------ Dataset section ------

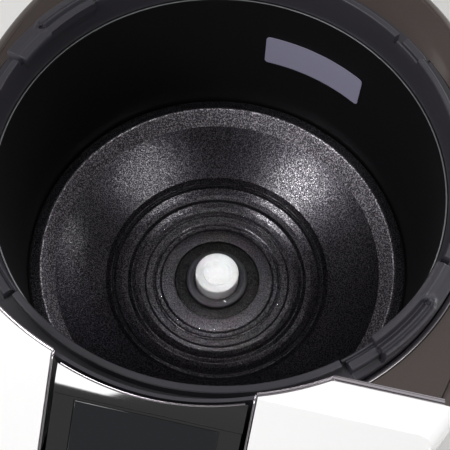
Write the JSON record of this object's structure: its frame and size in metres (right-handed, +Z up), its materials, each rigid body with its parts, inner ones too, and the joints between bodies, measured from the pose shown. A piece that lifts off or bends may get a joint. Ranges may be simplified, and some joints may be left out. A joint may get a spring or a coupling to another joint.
{
  "type": "multicooker",
  "caption": "Oval countertop induction multicooker with hinged lid open, deep round cooking well, ridged coated heating bowl, sprung centre sensor, sloping control panel.",
  "frame": {"origin": "On the axis of the cooking well, in the flat underside of the base pan, 5 mm above the worktop under the feet.", "axes": "+Z up, -Y towards the control panel and the user, +X to the right as seen by a user who faces the panel."},
  "size_m": [0.302, 0.4427, 0.5095],
  "materials": {
    "bowl_coating": "fine-grained speckled black non-stick coating on aluminium",
    "liner_black": "deep matte black",
    "satin_black": "satin black moulding",
    "brown_metal": "dark brown-grey metallic lacquer",
    "chrome": "bright chrome trim",
    "white_gloss": "white gloss moulding",
    "panel_gloss": "piano black gloss",
    "display_glass": "dark display window, blank",
    "key_grey": "satin dark grey, blank",
    "sensor_aluminium": "satin spun aluminium",
    "rubber": "matte black rubber",
    "steel": "brushed stainless steel",
    "copper": "enamelled copper winding",
    "ferrite": "dark sintered ceramic",
    "board": "green glass-fibre circuit board",
    "aluminium": "extruded aluminium",
    "silicone": "translucent white silicone",
    "bare_plate": "blank lavender-grey plate"
  },
  "bodies": {
    "base": {"heating_bowl": "bowl_coating", "well_liner": "liner_black", "sensor_cup": "liner_black", "coil_carrier": "liner_black", "fan_frame": "liner_black", "base_pan": "satin_black", "collar": "satin_black", "hinge_bracket": "satin_black", "power_inlet": "satin_black", "body_shell": "brown_metal", "top_deck": "brown_metal", "deck_ring": "chrome", "fascia_trim_left": "chrome", "fascia_trim_right": "chrome", "panel_bezel": "chrome", "front_fascia": "white_gloss", "control_panel": "panel_gloss", "display_window": "display_glass", "foot_front_left": "rubber", "foot_front_right": "rubber", "foot_rear_right": "rubber", "foot_rear_left": "rubber", "seat_ring": "rubber", "base_screw_1": "steel", "base_screw_2": "steel", "base_screw_3": "steel", "base_screw_4": "steel", "sensor_spring": "steel", "hinge_pin": "steel", "hinge_spring": "steel", "coil_inner": "copper", "coil_outer": "copper", "ferrite_star": "ferrite", "capacitor": "ferrite", "power_board": "board", "control_board": "board", "heat_sink": "aluminium", "label_plate": "bare_plate"},
    "lid": {"lid_shell": "brown_metal", "lid_liner": "satin_black", "lid_hinge_arm": "satin_black", "inner_lid": "steel", "lid_gasket": "silicone", "vent_seat": "steel", "latch_pin": "steel", "latch_spring": "steel"},
    "lock": {"lock_ring": "steel", "lock_spindle": "steel", "lock_knob": "satin_black"},
    "vent_weight_body": {"vent_weight": "satin_black"},
    "float_pin_body": {"float_pin": "silicone"},
    "open_button_body": {"open_button": "satin_black"},
    "latch": {"latch_hook": "steel"},
    "sensor": {"sensor_cap": "sensor_aluminium"},
    "fan": {"fan_rotor": "liner_black"},
    "key_menu_body": {"key_menu": "key_grey"},
    "key_time_body": {"key_time": "key_grey"},
    "key_start_body": {"key_start": "key_grey"},
    "key_cancel_body": {"key_cancel": "key_grey"}
  },
  "joints": [
    {"name": "lid_hinge", "type": "hinge", "parent": "base", "child": "lid", "pos_m": [0, 0.148, 0.2206], "axis": [1, 0, 0], "range_deg": [0, 100]},
    {"name": "lock_turn", "type": "hinge", "parent": "lid", "child": "lock", "pos_m": [0, 0.1735, 0.36639], "axis": [0, 0.9848, -0.1736], "range_deg": [0, 15]},
    {"name": "vent_lift", "type": "slide", "parent": "lid", "child": "vent_weight_body", "axis": [0, 0.9848, -0.1736], "range_m": [0, 0.003]},
    {"name": "float_rise", "type": "slide", "parent": "lid", "child": "float_pin_body", "axis": [0, 0.9848, -0.1736], "range_m": [0, 0.004]},
    {"name": "button_press", "type": "slide", "parent": "lid", "child": "open_button_body", "axis": [0, -0.9848, 0.1736], "range_m": [0, 0.002], "stiffness_N_per_m": 400, "springref_m": -0.002},
    {"name": "latch_tip", "type": "hinge", "parent": "lid", "child": "latch", "pos_m": [0, 0.20691, 0.45798], "axis": [1, 0, 0], "range_deg": [0, 6]},
    {"name": "sensor_press", "type": "slide", "parent": "base", "child": "sensor", "axis": [0, 0, -1], "range_m": [0, 0.004], "stiffness_N_per_m": 350, "springref_m": -0.003, "deforming": ["sensor_spring"]},
    {"name": "fan_spin", "type": "hinge", "parent": "base", "child": "fan", "pos_m": [0, 0.075, 0.012], "axis": [0, 0, 1], "continuous": true},
    {"name": "key_menu_press", "type": "slide", "parent": "base", "child": "key_menu_body", "axis": [0, 0.6691, -0.7431], "range_m": [0, 0.0008], "stiffness_N_per_m": 600, "springref_m": -0.0008},
    {"name": "key_time_press", "type": "slide", "parent": "base", "child": "key_time_body", "axis": [0, 0.6691, -0.7431], "range_m": [0, 0.0008], "stiffness_N_per_m": 600, "springref_m": -0.0008},
    {"name": "key_start_press", "type": "slide", "parent": "base", "child": "key_start_body", "axis": [0, 0.6691, -0.7431], "range_m": [0, 0.0008], "stiffness_N_per_m": 600, "springref_m": -0.0008},
    {"name": "key_cancel_press", "type": "slide", "parent": "base", "child": "key_cancel_body", "axis": [0, 0.6691, -0.7431], "range_m": [0, 0.0008], "stiffness_N_per_m": 600, "springref_m": -0.0008}
  ],
  "couplings": [
    {"joint": "latch_tip", "follows": "button_press", "rad_per_m": 52.3}
  ]
}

------

- Given request -
Write the listing out again, exactly as shown above.

- Output of the exercise -
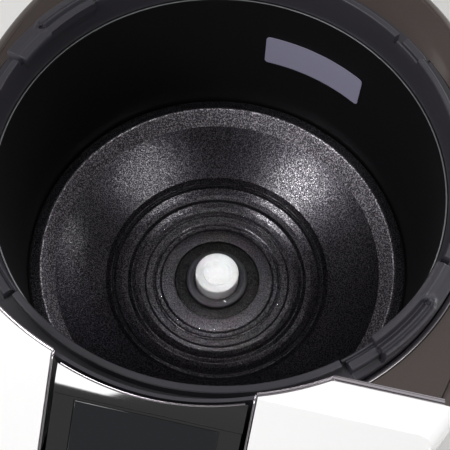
Write the JSON record of this object's structure: its frame and size in metres (right-handed, +Z up), its materials, each rigid body with its parts, inner ones too, and the joints between bodies, measured from the pose shown. A piece that lifts off or bends may get a joint. Ranges may be simplified, and some joints may be left out. A joint may get a spring or a coupling to another joint.
{
  "type": "multicooker",
  "caption": "Oval countertop induction multicooker with hinged lid open, deep round cooking well, ridged coated heating bowl, sprung centre sensor, sloping control panel.",
  "frame": {"origin": "On the axis of the cooking well, in the flat underside of the base pan, 5 mm above the worktop under the feet.", "axes": "+Z up, -Y towards the control panel and the user, +X to the right as seen by a user who faces the panel."},
  "size_m": [0.302, 0.4427, 0.5095],
  "materials": {
    "bowl_coating": "fine-grained speckled black non-stick coating on aluminium",
    "liner_black": "deep matte black",
    "satin_black": "satin black moulding",
    "brown_metal": "dark brown-grey metallic lacquer",
    "chrome": "bright chrome trim",
    "white_gloss": "white gloss moulding",
    "panel_gloss": "piano black gloss",
    "display_glass": "dark display window, blank",
    "key_grey": "satin dark grey, blank",
    "sensor_aluminium": "satin spun aluminium",
    "rubber": "matte black rubber",
    "steel": "brushed stainless steel",
    "copper": "enamelled copper winding",
    "ferrite": "dark sintered ceramic",
    "board": "green glass-fibre circuit board",
    "aluminium": "extruded aluminium",
    "silicone": "translucent white silicone",
    "bare_plate": "blank lavender-grey plate"
  },
  "bodies": {
    "base": {"heating_bowl": "bowl_coating", "well_liner": "liner_black", "sensor_cup": "liner_black", "coil_carrier": "liner_black", "fan_frame": "liner_black", "base_pan": "satin_black", "collar": "satin_black", "hinge_bracket": "satin_black", "power_inlet": "satin_black", "body_shell": "brown_metal", "top_deck": "brown_metal", "deck_ring": "chrome", "fascia_trim_left": "chrome", "fascia_trim_right": "chrome", "panel_bezel": "chrome", "front_fascia": "white_gloss", "control_panel": "panel_gloss", "display_window": "display_glass", "foot_front_left": "rubber", "foot_front_right": "rubber", "foot_rear_right": "rubber", "foot_rear_left": "rubber", "seat_ring": "rubber", "base_screw_1": "steel", "base_screw_2": "steel", "base_screw_3": "steel", "base_screw_4": "steel", "sensor_spring": "steel", "hinge_pin": "steel", "hinge_spring": "steel", "coil_inner": "copper", "coil_outer": "copper", "ferrite_star": "ferrite", "capacitor": "ferrite", "power_board": "board", "control_board": "board", "heat_sink": "aluminium", "label_plate": "bare_plate"},
    "lid": {"lid_shell": "brown_metal", "lid_liner": "satin_black", "lid_hinge_arm": "satin_black", "inner_lid": "steel", "lid_gasket": "silicone", "vent_seat": "steel", "latch_pin": "steel", "latch_spring": "steel"},
    "lock": {"lock_ring": "steel", "lock_spindle": "steel", "lock_knob": "satin_black"},
    "vent_weight_body": {"vent_weight": "satin_black"},
    "float_pin_body": {"float_pin": "silicone"},
    "open_button_body": {"open_button": "satin_black"},
    "latch": {"latch_hook": "steel"},
    "sensor": {"sensor_cap": "sensor_aluminium"},
    "fan": {"fan_rotor": "liner_black"},
    "key_menu_body": {"key_menu": "key_grey"},
    "key_time_body": {"key_time": "key_grey"},
    "key_start_body": {"key_start": "key_grey"},
    "key_cancel_body": {"key_cancel": "key_grey"}
  },
  "joints": [
    {"name": "lid_hinge", "type": "hinge", "parent": "base", "child": "lid", "pos_m": [0, 0.148, 0.2206], "axis": [1, 0, 0], "range_deg": [0, 100]},
    {"name": "lock_turn", "type": "hinge", "parent": "lid", "child": "lock", "pos_m": [0, 0.1735, 0.36639], "axis": [0, 0.9848, -0.1736], "range_deg": [0, 15]},
    {"name": "vent_lift", "type": "slide", "parent": "lid", "child": "vent_weight_body", "axis": [0, 0.9848, -0.1736], "range_m": [0, 0.003]},
    {"name": "float_rise", "type": "slide", "parent": "lid", "child": "float_pin_body", "axis": [0, 0.9848, -0.1736], "range_m": [0, 0.004]},
    {"name": "button_press", "type": "slide", "parent": "lid", "child": "open_button_body", "axis": [0, -0.9848, 0.1736], "range_m": [0, 0.002], "stiffness_N_per_m": 400, "springref_m": -0.002},
    {"name": "latch_tip", "type": "hinge", "parent": "lid", "child": "latch", "pos_m": [0, 0.20691, 0.45798], "axis": [1, 0, 0], "range_deg": [0, 6]},
    {"name": "sensor_press", "type": "slide", "parent": "base", "child": "sensor", "axis": [0, 0, -1], "range_m": [0, 0.004], "stiffness_N_per_m": 350, "springref_m": -0.003, "deforming": ["sensor_spring"]},
    {"name": "fan_spin", "type": "hinge", "parent": "base", "child": "fan", "pos_m": [0, 0.075, 0.012], "axis": [0, 0, 1], "continuous": true},
    {"name": "key_menu_press", "type": "slide", "parent": "base", "child": "key_menu_body", "axis": [0, 0.6691, -0.7431], "range_m": [0, 0.0008], "stiffness_N_per_m": 600, "springref_m": -0.0008},
    {"name": "key_time_press", "type": "slide", "parent": "base", "child": "key_time_body", "axis": [0, 0.6691, -0.7431], "range_m": [0, 0.0008], "stiffness_N_per_m": 600, "springref_m": -0.0008},
    {"name": "key_start_press", "type": "slide", "parent": "base", "child": "key_start_body", "axis": [0, 0.6691, -0.7431], "range_m": [0, 0.0008], "stiffness_N_per_m": 600, "springref_m": -0.0008},
    {"name": "key_cancel_press", "type": "slide", "parent": "base", "child": "key_cancel_body", "axis": [0, 0.6691, -0.7431], "range_m": [0, 0.0008], "stiffness_N_per_m": 600, "springref_m": -0.0008}
  ],
  "couplings": [
    {"joint": "latch_tip", "follows": "button_press", "rad_per_m": 52.3}
  ]
}